In the country with the world’s highest rate of HIV and rape, why do so few pharmacies stock anti-retrovirals, or at the very least three-day PEP starter packs for rape survivors? This failure has nothing to do with the new medical regulations: few were stocking ARVs before.
The young woman’s father phoned the police from Johannesburg, and was told that the cameras on Long Street had not picked up anything untoward on that night, so there was no point in laying a charge. Failures like these lead to statistics like these:
- UNAids reported last year that in South Africa two-and-a-half times more women are infected than men because many women experience forced sex;
- Unicef reports that six times more girls than boys in Africa are infected with HIV;
- A Human Sciences Research Council study found a significant cohort of HIV-infected children whose mothers were not HIV-positive. How did they become infected?
- In South Africa, police tell us, 41 percent of those raped are under the age of 12. In Meadowlands, Soweto, police say 90 percent of rape in that community is against children younger than 12.

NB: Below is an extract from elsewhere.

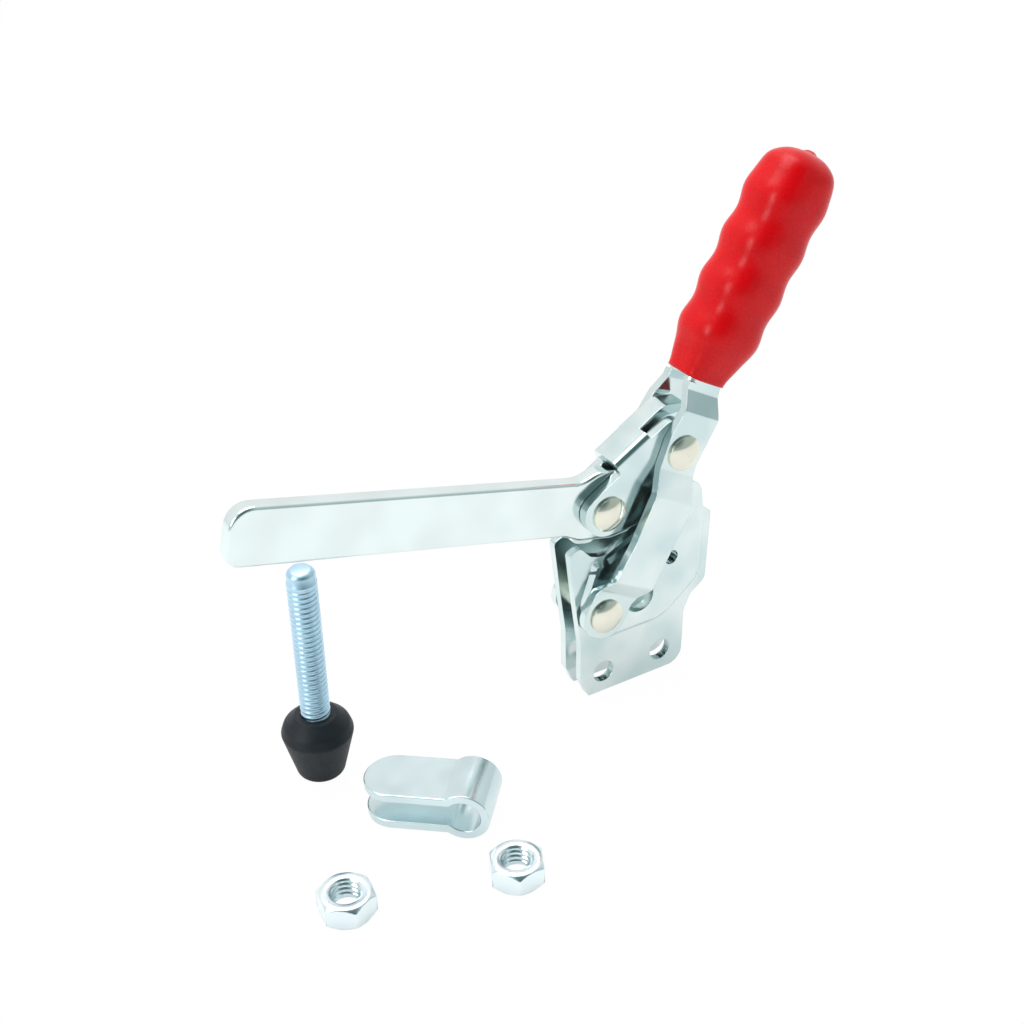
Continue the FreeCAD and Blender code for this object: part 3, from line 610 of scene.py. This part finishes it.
def studio_world():
    """White to the camera; for light and mirrors a pale room, a white sweep and a dark card in front."""
    world = bpy.data.worlds.new("studio_room")
    bpy.context.scene.world = world
    world.use_nodes = True
    tree = world.node_tree
    tree.nodes.clear()
    direction = add(tree, "ShaderNodeTexCoord").outputs["Generated"]
    behind = add(tree, "ShaderNodeVectorMath", {0: direction, 1: SWEEP_SIDE}, operation="DOT_PRODUCT")
    toward_sweep = spread(tree, behind.outputs["Value"], 0.0, 1.0, -1.0, 1.0)
    ramp = add(tree, "ShaderNodeValToRGB", {"Fac": toward_sweep})
    stops = ((0.0, "AFC0C0"), (0.45, "C2D0D0"), (0.66, "E4EEED"), (0.82, "FFFFFF"))
    while len(ramp.color_ramp.elements) < len(stops):
        ramp.color_ramp.elements.new(0.5)
    for element, (place, code) in zip(ramp.color_ramp.elements, stops):
        element.position = place
        element.color = (*linear(code), 1)
    facing = add(tree, "ShaderNodeVectorMath", {0: direction, 1: CARD_SIDE}, operation="DOT_PRODUCT")
    card = spread(tree, facing.outputs["Value"], 0.0, 1.0, 0.76, 0.92)
    colour = add(tree, "ShaderNodeMix", {0: card, 6: ramp.outputs["Color"]}, data_type="RGBA").outputs[2]
    colour.node.inputs[7].default_value = (*linear("587273"), 1)
    room = add(tree, "ShaderNodeBackground", {"Color": colour, "Strength": 0.95})
    white = add(tree, "ShaderNodeBackground", {"Color": (1, 1, 1, 1), "Strength": 1.0})
    path = add(tree, "ShaderNodeLightPath")
    both = add(tree, "ShaderNodeMixShader", {0: path.outputs["Is Camera Ray"], 1: room.outputs["Background"],
                                             2: white.outputs["Background"]})
    add(tree, "ShaderNodeOutputWorld", {"Surface": both.outputs["Shader"]})


def lamp(name, place, target, size, power, mirrored=True):
    data = bpy.data.lights.new(name, "AREA")
    data.shape = "RECTANGLE"
    data.size, data.size_y = size
    data.energy = power
    obj = bpy.data.objects.new(name, data)
    obj.location = place
    obj.rotation_euler = (Vector(target) - Vector(place)).to_track_quat("-Z", "Y").to_euler()
    obj.visible_glossy = mirrored
    bpy.context.scene.collection.objects.link(obj)


class CLAMP_OT_stage(bpy.types.Operator):
    """Pale floor, soft studio light and the camera"""
    bl_idname = "clamp.stage"
    bl_label = "Stage"

    def execute(self, context):
        scene = context.scene
        scene.view_settings.view_transform = "Standard"
        mesh = bmesh.new()
        reach = 1.6
        corners = [mesh.verts.new((x * reach, y * reach, 0)) for x, y in ((-1, -1), (1, -1), (1, 1), (-1, 1))]
        mesh.faces.new(corners)
        floor = new_piece("studio_floor", mesh)
        floor.data.materials.append(stage_white("studio_white"))
        studio_world()
        target = (-0.03, 0.0, 0.06)
        lamp("top_softbox", (-0.05, 0.25, 0.8), target, (0.8, 0.5), 5.0)
        lamp("left_softbox", (-0.8, -0.1, 0.45), target, (0.3, 0.5), 2.6)
        lamp("front_softbox", (0.35, -0.75, 0.5), target, (0.4, 0.3), 1.6, mirrored=False)
        eye = bpy.data.objects.new("photo_camera", bpy.data.cameras.new("photo_camera"))
        scene.collection.objects.link(eye)
        turn = Matrix((CAMERA_RIGHT, -CAMERA_DOWN, -CAMERA_AHEAD)).transposed().to_4x4()
        eye.matrix_world = Matrix.Translation(CAMERA_PLACE) @ turn
        eye.data.sensor_width = 36.0
        eye.data.lens = 53.43
        eye.data.clip_start = 0.01
        scene.camera = eye
        return {"FINISHED"}


class CLAMP_PT_panel(bpy.types.Panel):
    bl_idname = "CLAMP_PT_panel"
    bl_label = "Toggle clamp"
    bl_space_type = "VIEW_3D"
    bl_region_type = "UI"
    bl_category = "Clamp"

    def draw(self, context):
        for group in (context.scene.clamp_sizes, context.scene.clamp_colours):
            for key in group.__annotations__:
                self.layout.prop(group, key)
        for step in STEPS:
            self.layout.operator(step.bl_idname)


STEPS = (CLAMP_OT_base, CLAMP_OT_arm, CLAMP_OT_link, CLAMP_OT_handle, CLAMP_OT_grip, CLAMP_OT_rivets,
         CLAMP_OT_spindle, CLAMP_OT_retainer, CLAMP_OT_nuts, CLAMP_OT_stage)
CLASSES = (ClampSizes, ClampColours, *STEPS, CLAMP_PT_panel)


def register():
    for item in CLASSES:
        bpy.utils.register_class(item)
    bpy.types.Scene.clamp_sizes = bpy.props.PointerProperty(type=ClampSizes)
    bpy.types.Scene.clamp_colours = bpy.props.PointerProperty(type=ClampColours)


def unregister():
    del bpy.types.Scene.clamp_sizes
    del bpy.types.Scene.clamp_colours
    for item in reversed(CLASSES):
        bpy.utils.unregister_class(item)


def main():
    register()
    for step in STEPS:
        area, name = step.bl_idname.split(".")
        getattr(getattr(bpy.ops, area), name)()
    bpy.context.view_layer.update()


if __name__ == "__main__":
    main()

Superintendent Nico Snyman, head of that police station, says that despite a good arrest rate, only a small percentage of cases get prosecuted because families will accept “compensation” from the rapist or rapists, and the child is then prevented from testifying.
In the case of a young man raped in Wentworth, Durban, three years ago, when he was 14, the thugs who raped him offered his impoverished grandmother R3 000 to get him to drop the case. She wanted the money, but he refused despite continuing threats.
Investigating officers were changed three times, the prosecutors four times. The victim went for counselling at a well-known child counselling centre, but because he is an orphan and his grandmother unemployed, he couldn’t afford bus fare to continue and no one bothered to go to him.
Last week the case against the accused was dismissed for lack of evidence. The prosecutor did not add extortion to the charge sheet, nor did she bother to get anyone to testify how he the victim took rat poison after the rape and spent a week in Addington Hospital’s psychiatric ward because he was so traumatised.
The investigating officer was on leave and did not testify, and no victim impact statement was used. Gangsters got away with the rape of a boy because no one cared, and this was a case the National Prosecuting Authority’s Sexual Offences Unit received frequent complaints about.
A nine-year study by Cape Town’s Red Cross Children’s Hospital, published in the SA Medical Journal in December 2002, found that the average age of children raped was three. Research has shown that 40 percent of those raped in South Africa are at risk of becoming HIV-positive if they do not receive PEP.
Experts believe that if post-exposure prophylaxis was given immediately to rape survivors, South Africa could cut new HIV transmission dramatically. Yet little is done to advance this HIV preventive mechanism.
What are the costs of providing PEP? The cost to the government of each HIV test is less than 60c, according to the department of health. PEP costs it about R60 for 28 days.
In other words, to treat 54 000 reported rapes each year would cost the government less than R600 000.
A rape specialist, Dr Adrienne Wulfsohn, says the hospital costs of treating one rape survivor who contracts HIV is around R600 000 during her shortened life.
Better treatment of rape survivors would result in more reporting and would give them the confidence to go through with their cases. What is more, most rapists are involved in other crimes – you jail a rapist and you invariably put away a dangerous criminal responsible for other offences.
South Africans need to become more serious about combating this crime.
- Charlene Smith, a journalist, was raped and stabbed in her home in 1999 and has since become an internationally recognised expert on sexual violence and post-exposure prophylaxis.